[Entries with model source code]
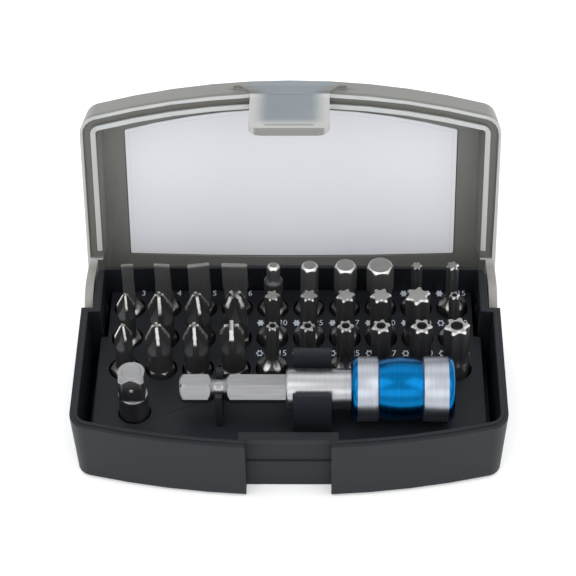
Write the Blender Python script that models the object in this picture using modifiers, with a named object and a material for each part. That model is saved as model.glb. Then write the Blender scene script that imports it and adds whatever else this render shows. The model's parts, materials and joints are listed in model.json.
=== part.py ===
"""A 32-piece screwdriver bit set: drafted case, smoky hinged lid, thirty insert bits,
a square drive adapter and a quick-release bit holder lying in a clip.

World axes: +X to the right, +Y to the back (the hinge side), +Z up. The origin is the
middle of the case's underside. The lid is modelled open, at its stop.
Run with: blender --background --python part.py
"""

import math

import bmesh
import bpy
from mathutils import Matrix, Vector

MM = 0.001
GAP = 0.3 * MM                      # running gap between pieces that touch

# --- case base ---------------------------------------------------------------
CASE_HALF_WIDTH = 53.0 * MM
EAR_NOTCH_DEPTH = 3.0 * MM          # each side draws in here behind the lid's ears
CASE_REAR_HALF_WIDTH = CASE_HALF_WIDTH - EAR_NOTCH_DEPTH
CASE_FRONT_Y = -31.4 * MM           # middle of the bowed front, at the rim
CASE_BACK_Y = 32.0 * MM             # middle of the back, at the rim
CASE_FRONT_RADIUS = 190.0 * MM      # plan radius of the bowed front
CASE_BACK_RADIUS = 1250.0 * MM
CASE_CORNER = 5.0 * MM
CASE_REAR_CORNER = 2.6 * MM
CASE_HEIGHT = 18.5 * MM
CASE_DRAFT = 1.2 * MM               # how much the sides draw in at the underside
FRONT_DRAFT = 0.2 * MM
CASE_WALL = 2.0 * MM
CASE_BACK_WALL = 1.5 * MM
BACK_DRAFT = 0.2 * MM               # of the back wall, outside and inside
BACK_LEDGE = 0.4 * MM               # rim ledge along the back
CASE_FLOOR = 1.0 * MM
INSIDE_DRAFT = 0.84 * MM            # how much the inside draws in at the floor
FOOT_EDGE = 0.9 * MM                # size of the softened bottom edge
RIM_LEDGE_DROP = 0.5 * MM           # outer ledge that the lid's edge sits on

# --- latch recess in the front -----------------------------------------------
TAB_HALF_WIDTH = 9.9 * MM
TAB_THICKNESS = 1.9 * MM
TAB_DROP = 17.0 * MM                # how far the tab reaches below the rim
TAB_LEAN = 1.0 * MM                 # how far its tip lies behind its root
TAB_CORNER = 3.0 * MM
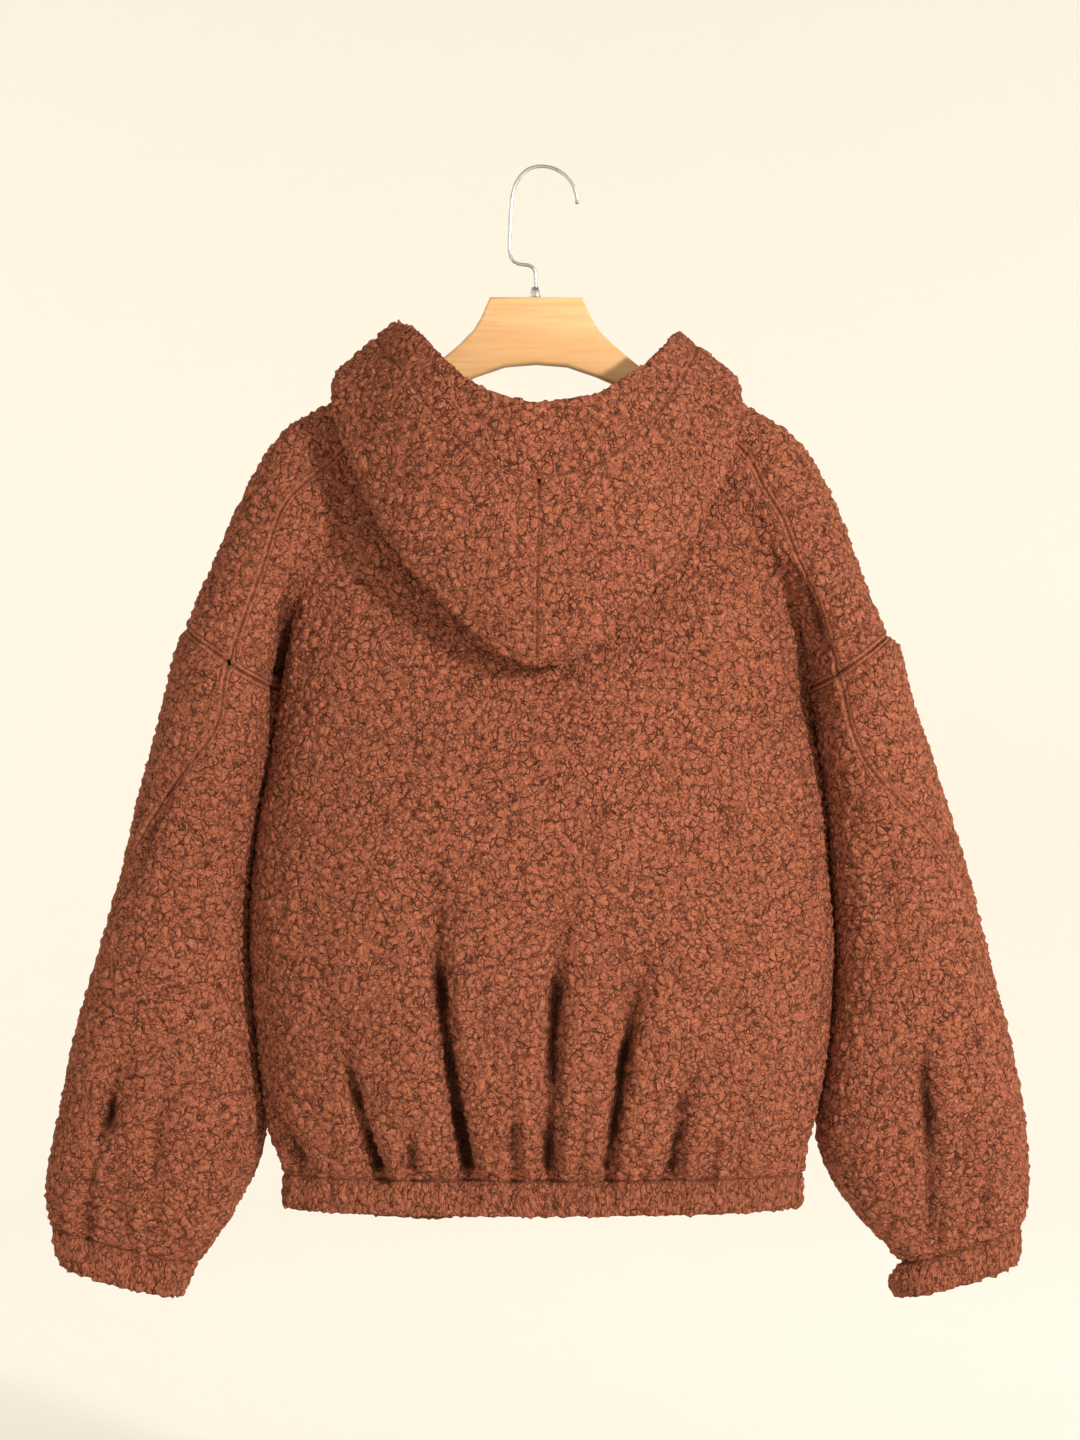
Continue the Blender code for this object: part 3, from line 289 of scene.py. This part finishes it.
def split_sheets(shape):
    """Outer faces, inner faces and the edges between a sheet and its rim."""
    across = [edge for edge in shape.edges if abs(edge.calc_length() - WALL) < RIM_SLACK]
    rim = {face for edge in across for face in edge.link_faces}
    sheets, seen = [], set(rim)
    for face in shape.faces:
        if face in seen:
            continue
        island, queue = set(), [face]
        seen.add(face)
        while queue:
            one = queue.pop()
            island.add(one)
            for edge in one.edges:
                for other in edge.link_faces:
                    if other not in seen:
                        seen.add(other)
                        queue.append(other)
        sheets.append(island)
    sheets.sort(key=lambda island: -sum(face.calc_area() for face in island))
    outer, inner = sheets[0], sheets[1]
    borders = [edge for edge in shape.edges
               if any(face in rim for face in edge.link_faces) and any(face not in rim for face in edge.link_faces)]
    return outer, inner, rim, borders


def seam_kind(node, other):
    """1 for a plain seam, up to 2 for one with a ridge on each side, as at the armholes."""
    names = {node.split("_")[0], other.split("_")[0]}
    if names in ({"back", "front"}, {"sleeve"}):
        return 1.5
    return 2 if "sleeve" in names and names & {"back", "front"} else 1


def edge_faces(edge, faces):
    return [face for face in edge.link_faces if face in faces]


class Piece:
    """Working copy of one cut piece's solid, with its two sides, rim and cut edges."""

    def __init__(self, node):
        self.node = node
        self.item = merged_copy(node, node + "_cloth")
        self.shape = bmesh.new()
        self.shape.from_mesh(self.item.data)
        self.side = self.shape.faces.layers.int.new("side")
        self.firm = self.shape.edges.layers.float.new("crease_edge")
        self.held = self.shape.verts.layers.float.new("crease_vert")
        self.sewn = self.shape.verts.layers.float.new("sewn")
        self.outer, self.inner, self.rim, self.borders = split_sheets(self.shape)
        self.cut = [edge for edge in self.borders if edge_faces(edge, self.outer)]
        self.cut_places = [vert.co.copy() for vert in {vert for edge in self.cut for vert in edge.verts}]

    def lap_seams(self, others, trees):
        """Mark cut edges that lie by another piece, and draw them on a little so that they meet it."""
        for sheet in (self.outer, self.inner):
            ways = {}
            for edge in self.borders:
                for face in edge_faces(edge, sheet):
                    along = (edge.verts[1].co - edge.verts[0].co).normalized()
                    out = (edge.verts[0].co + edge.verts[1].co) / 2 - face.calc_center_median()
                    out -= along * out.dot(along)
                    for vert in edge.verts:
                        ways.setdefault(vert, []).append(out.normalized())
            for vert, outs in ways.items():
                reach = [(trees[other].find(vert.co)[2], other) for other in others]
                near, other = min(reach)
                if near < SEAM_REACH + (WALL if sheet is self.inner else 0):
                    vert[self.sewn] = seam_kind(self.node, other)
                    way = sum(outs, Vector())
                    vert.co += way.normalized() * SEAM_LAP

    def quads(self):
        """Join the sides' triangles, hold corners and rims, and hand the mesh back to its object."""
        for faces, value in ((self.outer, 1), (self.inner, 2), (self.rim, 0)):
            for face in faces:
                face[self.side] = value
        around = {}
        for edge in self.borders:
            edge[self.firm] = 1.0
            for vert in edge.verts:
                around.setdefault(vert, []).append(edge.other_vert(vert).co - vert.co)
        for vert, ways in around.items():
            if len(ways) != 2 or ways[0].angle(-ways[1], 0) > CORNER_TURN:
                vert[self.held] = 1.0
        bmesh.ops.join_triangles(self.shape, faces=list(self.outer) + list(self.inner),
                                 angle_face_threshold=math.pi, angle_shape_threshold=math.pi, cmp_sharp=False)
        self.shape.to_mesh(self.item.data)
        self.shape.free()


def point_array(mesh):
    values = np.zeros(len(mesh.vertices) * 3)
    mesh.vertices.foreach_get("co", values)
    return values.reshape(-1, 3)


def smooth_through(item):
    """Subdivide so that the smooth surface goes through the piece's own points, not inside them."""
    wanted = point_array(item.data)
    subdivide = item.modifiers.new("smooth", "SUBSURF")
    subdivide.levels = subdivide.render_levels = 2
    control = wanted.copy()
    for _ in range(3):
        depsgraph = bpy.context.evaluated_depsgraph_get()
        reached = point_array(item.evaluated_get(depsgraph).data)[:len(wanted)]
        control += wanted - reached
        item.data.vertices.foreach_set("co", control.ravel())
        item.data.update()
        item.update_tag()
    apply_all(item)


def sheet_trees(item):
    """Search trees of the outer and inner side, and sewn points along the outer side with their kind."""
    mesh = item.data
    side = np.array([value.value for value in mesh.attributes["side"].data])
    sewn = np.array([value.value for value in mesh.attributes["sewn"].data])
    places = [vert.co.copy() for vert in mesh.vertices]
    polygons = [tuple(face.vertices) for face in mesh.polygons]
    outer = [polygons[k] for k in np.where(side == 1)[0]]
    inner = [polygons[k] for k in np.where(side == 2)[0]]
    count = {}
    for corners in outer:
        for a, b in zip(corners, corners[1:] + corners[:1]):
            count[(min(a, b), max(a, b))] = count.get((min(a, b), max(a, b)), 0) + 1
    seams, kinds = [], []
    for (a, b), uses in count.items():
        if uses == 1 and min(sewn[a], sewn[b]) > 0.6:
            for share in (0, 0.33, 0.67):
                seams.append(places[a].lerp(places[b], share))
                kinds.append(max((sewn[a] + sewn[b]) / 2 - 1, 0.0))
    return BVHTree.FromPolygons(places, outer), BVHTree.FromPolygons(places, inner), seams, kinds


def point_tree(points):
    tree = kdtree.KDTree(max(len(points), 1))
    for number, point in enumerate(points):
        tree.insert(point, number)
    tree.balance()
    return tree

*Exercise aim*
From the records above, copy every line that holds the word "this".

*Answer for the task*
Write the Blender Python script that models the object in this picture using modifiers, with a named object and a material for each part. That model is saved as model.glb. Then write the Blender scene script that imports it and adds whatever else this render shows. The model's parts, materials and joints are listed in model.json.
Continue the Blender code for this object: part 3, from line 289 of scene.py. This part finishes it.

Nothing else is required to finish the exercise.